When pressed whether Trump’s remarks were what voters want to hear right now, Johnson insisted that the president “is laser-focused on the domestic economic situation.”

“He is working to bring down prices, he is going to get the Strait of Hormuz reopened,” Johnson insisted. “We have passed legislation, he has used executive orders to get the cost of living down. Everybody got their highest tax refunds they’ve had in their whole lives, they’re getting great paychecks, there’s all sorts of great economic indicators, but there’s still challenges — gas prices among them.”

“So, what he was saying is, it’s going to be great having that number and compare it to what comes next when we get these situations resolved — that’ll be a fun thing to consider and compare — that was the context,” said the Speaker.

Speaking about the inflation report, as CNBC reported, Trump had told reporters: “No, I love it, the numbers were great.”

“You know what I really love? I love the inflation. You know why?”

“Because as soon as this war is over, you know I can say it now … you know we’ve been taking out millions of barrels of oil.”

“Nobody knows it. You know who doesn’t know about it? Iran, until right now,” Trump said.
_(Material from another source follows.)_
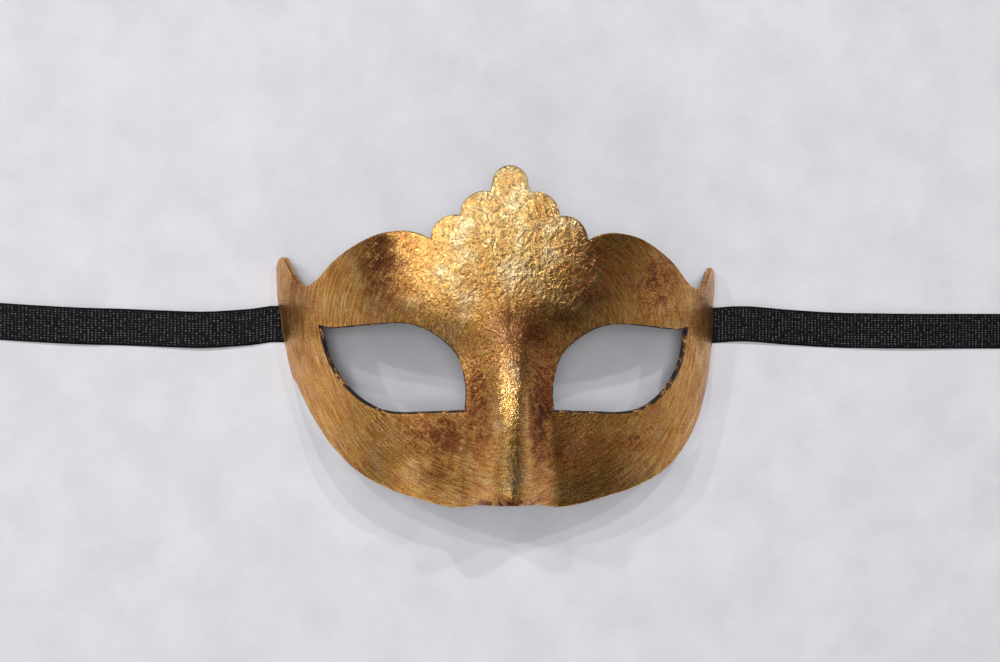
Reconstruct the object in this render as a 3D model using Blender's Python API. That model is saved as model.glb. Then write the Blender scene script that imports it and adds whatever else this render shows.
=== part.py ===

CNBC noted that Trump, “speaking with reporters in the Oval Office, also predicted that inflation is ‘going to come down like a rock’ after the United States’ war against Iran is over.”

Critics blasted Speaker Johnson.

“Trump meant what he said and if people are taking things outta context maybe trump should speak English,” said one social media user.

Another called Johnson a “Trump apologist.”